*Short problem*.
Only the number is wanted: how many lines contain the word "axes"?
# start of Dataset excerpt
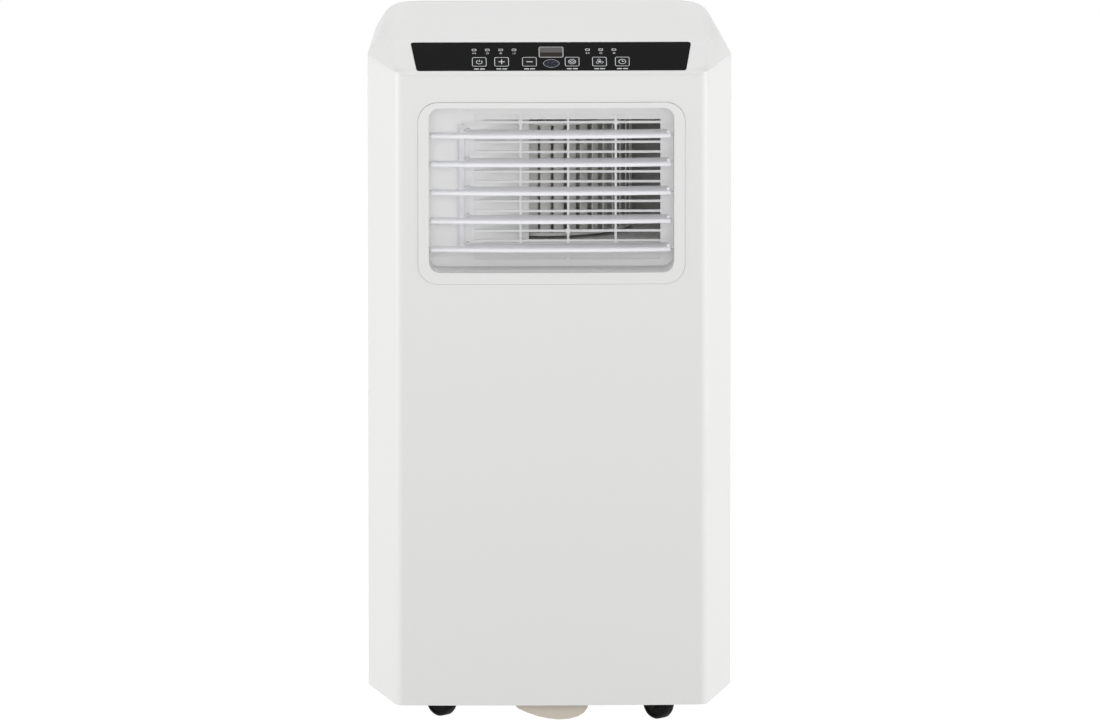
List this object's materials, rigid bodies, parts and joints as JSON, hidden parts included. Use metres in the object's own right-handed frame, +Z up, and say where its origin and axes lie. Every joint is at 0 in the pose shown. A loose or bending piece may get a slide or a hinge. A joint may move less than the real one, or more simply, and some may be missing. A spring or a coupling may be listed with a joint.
{
  "type": "portable air conditioner",
  "caption": "Upright portable air conditioner on swivel castors, with tilting outlet louvres, a sloping push-button panel, rear filter and hose outlet, and coils, fans and compressor inside.",
  "frame": {"origin": "on the floor below the centre of the bounding box", "axes": "+X to the right seen from the front, +Y to the rear, +Z up"},
  "size_m": [0.3682, 0.3316, 0.7],
  "materials": {
    "white_cabinet": "satin",
    "louvre_plastic": "satin",
    "pan_plastic": "natural, unpainted",
    "inner_plastic": "matt",
    "dark_panel": "polished",
    "button_plastic": "satin",
    "display_lens": "polished",
    "receiver_lens": "polished",
    "indicator_lens": "polished",
    "circuit_board": "lacquered",
    "coil_fins": "brushed",
    "copper": "bare copper",
    "painted_steel": "satin paint",
    "rubber_parts": "matt",
    "motor_steel": "zinc plated",
    "shaft_steel": "ground",
    "screw_steel": "zinc plated",
    "impeller_plastic": "matt",
    "net_plastic": "woven net",
    "castor_fork_plastic": "satin",
    "castor_wheel_plastic": "satin"
  },
  "bodies": {
    "cabinet": {"base_pan": "pan_plastic", "front_shell": "white_cabinet", "rear_shell": "white_cabinet", "side_panel_left": "white_cabinet", "side_panel_right": "white_cabinet", "top_cover": "white_cabinet", "side_handles": "white_cabinet", "outlet_bezel": "white_cabinet", "outlet_guard": "louvre_plastic", "control_fascia": "dark_panel", "display_window": "display_lens", "receiver_window": "receiver_lens", "indicator_lenses": "indicator_lens", "control_board": "circuit_board", "mid_deck": "inner_plastic", "evaporator_fins": "coil_fins", "condenser_fins": "coil_fins", "coil_tubes": "copper", "compressor": "painted_steel", "compressor_feet": "rubber_parts", "accumulator": "painted_steel", "refrigerant_lines": "copper", "upper_scroll": "louvre_plastic", "lower_scroll": "inner_plastic", "scroll_lids": "louvre_plastic", "fan_motor": "motor_steel", "exhaust_duct": "inner_plastic", "exhaust_collar": "white_cabinet", "lower_grille": "white_cabinet", "electrical_box": "inner_plastic", "cord_gland": "rubber_parts", "drain_spouts": "inner_plastic", "case_screws": "screw_steel"},
    "louvre_1": {"louvre_blade_1": "louvre_plastic"},
    "louvre_2": {"louvre_blade_2": "louvre_plastic"},
    "louvre_3": {"louvre_blade_3": "louvre_plastic"},
    "louvre_4": {"louvre_blade_4": "louvre_plastic"},
    "louvre_5": {"louvre_blade_5": "louvre_plastic"},
    "louvre_rod": {"louvre_link": "louvre_plastic"},
    "key_power": {"button_power": "button_plastic"},
    "key_warmer": {"button_warmer": "button_plastic"},
    "key_cooler": {"button_cooler": "button_plastic"},
    "key_mode": {"button_mode": "button_plastic"},
    "key_speed": {"button_speed": "button_plastic"},
    "key_timer": {"button_timer": "button_plastic"},
    "fan": {"fan_shaft": "shaft_steel", "upper_impeller": "impeller_plastic", "lower_impeller": "impeller_plastic"},
    "filter": {"filter_frame": "white_cabinet", "filter_net": "net_plastic"},
    "plug_upper": {"upper_drain_plug": "rubber_parts"},
    "plug_lower": {"lower_drain_plug": "rubber_parts"},
    "fork_1": {"castor_fork_1": "castor_fork_plastic"},
    "wheel_1": {"castor_wheel_1": "castor_wheel_plastic"},
    "fork_2": {"castor_fork_2": "castor_fork_plastic"},
    "wheel_2": {"castor_wheel_2": "castor_wheel_plastic"},
    "fork_3": {"castor_fork_3": "castor_fork_plastic"},
    "wheel_3": {"castor_wheel_3": "castor_wheel_plastic"},
    "fork_4": {"castor_fork_4": "castor_fork_plastic"},
    "wheel_4": {"castor_wheel_4": "castor_wheel_plastic"}
  },
  "joints": [
    {"name": "louvre_tilt_1", "type": "hinge", "parent": "cabinet", "child": "louvre_1", "pos_m": [0, -0.143, 0.609], "axis": [1, 0, 0], "range_deg": [-30, 56]},
    {"name": "louvre_tilt_2", "type": "hinge", "parent": "cabinet", "child": "louvre_2", "pos_m": [0, -0.143, 0.58], "axis": [1, 0, 0], "range_deg": [-30, 56]},
    {"name": "louvre_tilt_3", "type": "hinge", "parent": "cabinet", "child": "louvre_3", "pos_m": [0, -0.143, 0.551], "axis": [1, 0, 0], "range_deg": [-30, 56]},
    {"name": "louvre_tilt_4", "type": "hinge", "parent": "cabinet", "child": "louvre_4", "pos_m": [0, -0.143, 0.522], "axis": [1, 0, 0], "range_deg": [-30, 56]},
    {"name": "louvre_tilt_5", "type": "hinge", "parent": "cabinet", "child": "louvre_5", "pos_m": [0, -0.143, 0.493], "axis": [1, 0, 0], "range_deg": [-30, 56]},
    {"name": "louvre_rod_pivot", "type": "hinge", "parent": "louvre_1", "child": "louvre_rod", "pos_m": [-0.09, -0.13203, 0.60977], "axis": [1, 0, 0], "range_deg": [-60, 34]},
    {"name": "press_power", "type": "slide", "parent": "cabinet", "child": "key_power", "axis": [0, 0.5145, -0.8575], "range_m": [0, 0.0008], "stiffness_N_per_m": 600},
    {"name": "press_warmer", "type": "slide", "parent": "cabinet", "child": "key_warmer", "axis": [0, 0.5145, -0.8575], "range_m": [0, 0.0008], "stiffness_N_per_m": 600},
    {"name": "press_cooler", "type": "slide", "parent": "cabinet", "child": "key_cooler", "axis": [0, 0.5145, -0.8575], "range_m": [0, 0.0008], "stiffness_N_per_m": 600},
    {"name": "press_mode", "type": "slide", "parent": "cabinet", "child": "key_mode", "axis": [0, 0.5145, -0.8575], "range_m": [0, 0.0008], "stiffness_N_per_m": 600},
    {"name": "press_speed", "type": "slide", "parent": "cabinet", "child": "key_speed", "axis": [0, 0.5145, -0.8575], "range_m": [0, 0.0008], "stiffness_N_per_m": 600},
    {"name": "press_timer", "type": "slide", "parent": "cabinet", "child": "key_timer", "axis": [0, 0.5145, -0.8575], "range_m": [0, 0.0008], "stiffness_N_per_m": 600},
    {"name": "fan_spin", "type": "hinge", "parent": "cabinet", "child": "fan", "pos_m": [-0.005, -0.01, 0.45], "axis": [0, 0, 1], "continuous": true},
    {"name": "filter_slide", "type": "slide", "parent": "cabinet", "child": "filter", "axis": [0, 1, 0], "range_m": [0, 0.06]},
    {"name": "upper_plug_pull", "type": "slide", "parent": "cabinet", "child": "plug_upper", "axis": [0, 1, 0], "range_m": [0, 0.02]},
    {"name": "lower_plug_pull", "type": "slide", "parent": "cabinet", "child": "plug_lower", "axis": [0, 1, 0], "range_m": [0, 0.02]},
    {"name": "castor_swivel_1", "type": "hinge", "parent": "cabinet", "child": "fork_1", "pos_m": [-0.1, -0.082, 0.05], "axis": [0, 0, 1], "continuous": true},
    {"name": "castor_roll_1", "type": "hinge", "parent": "fork_1", "child": "wheel_1", "pos_m": [-0.1099, -0.0721, 0.0165], "axis": [-0.7071, -0.7071, 0], "continuous": true},
    {"name": "castor_swivel_2", "type": "hinge", "parent": "cabinet", "child": "fork_2", "pos_m": [0.1, -0.082, 0.05], "axis": [0, 0, 1], "continuous": true},
    {"name": "castor_roll_2", "type": "hinge", "parent": "fork_2", "child": "wheel_2", "pos_m": [0.1099, -0.0919, 0.0165], "axis": [0.7071, 0.7071, 0], "continuous": true},
    {"name": "castor_swivel_3", "type": "hinge", "parent": "cabinet", "child": "fork_3", "pos_m": [-0.1, 0.105, 0.05], "axis": [0, 0, 1], "continuous": true},
    {"name": "castor_roll_3", "type": "hinge", "parent": "fork_3", "child": "wheel_3", "pos_m": [-0.08684, 0.10979, 0.0165], "axis": [-0.342, 0.9397, 0], "continuous": true},
    {"name": "castor_swivel_4", "type": "hinge", "parent": "cabinet", "child": "fork_4", "pos_m": [0.1, 0.105, 0.05], "axis": [0, 0, 1], "continuous": true},
    {"name": "castor_roll_4", "type": "hinge", "parent": "fork_4", "child": "wheel_4", "pos_m": [0.08684, 0.10979, 0.0165], "axis": [-0.342, -0.9397, 0], "continuous": true}
  ],
  "couplings": [
    {"joint": "louvre_tilt_2", "follows": "louvre_tilt_1", "ratio": 1},
    {"joint": "louvre_tilt_3", "follows": "louvre_tilt_1", "ratio": 1},
    {"joint": "louvre_tilt_4", "follows": "louvre_tilt_1", "ratio": 1},
    {"joint": "louvre_tilt_5", "follows": "louvre_tilt_1", "ratio": 1},
    {"joint": "louvre_rod_pivot", "follows": "louvre_tilt_1", "ratio": -1}
  ]
}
# end of Dataset excerpt
*Answer for the task*.
2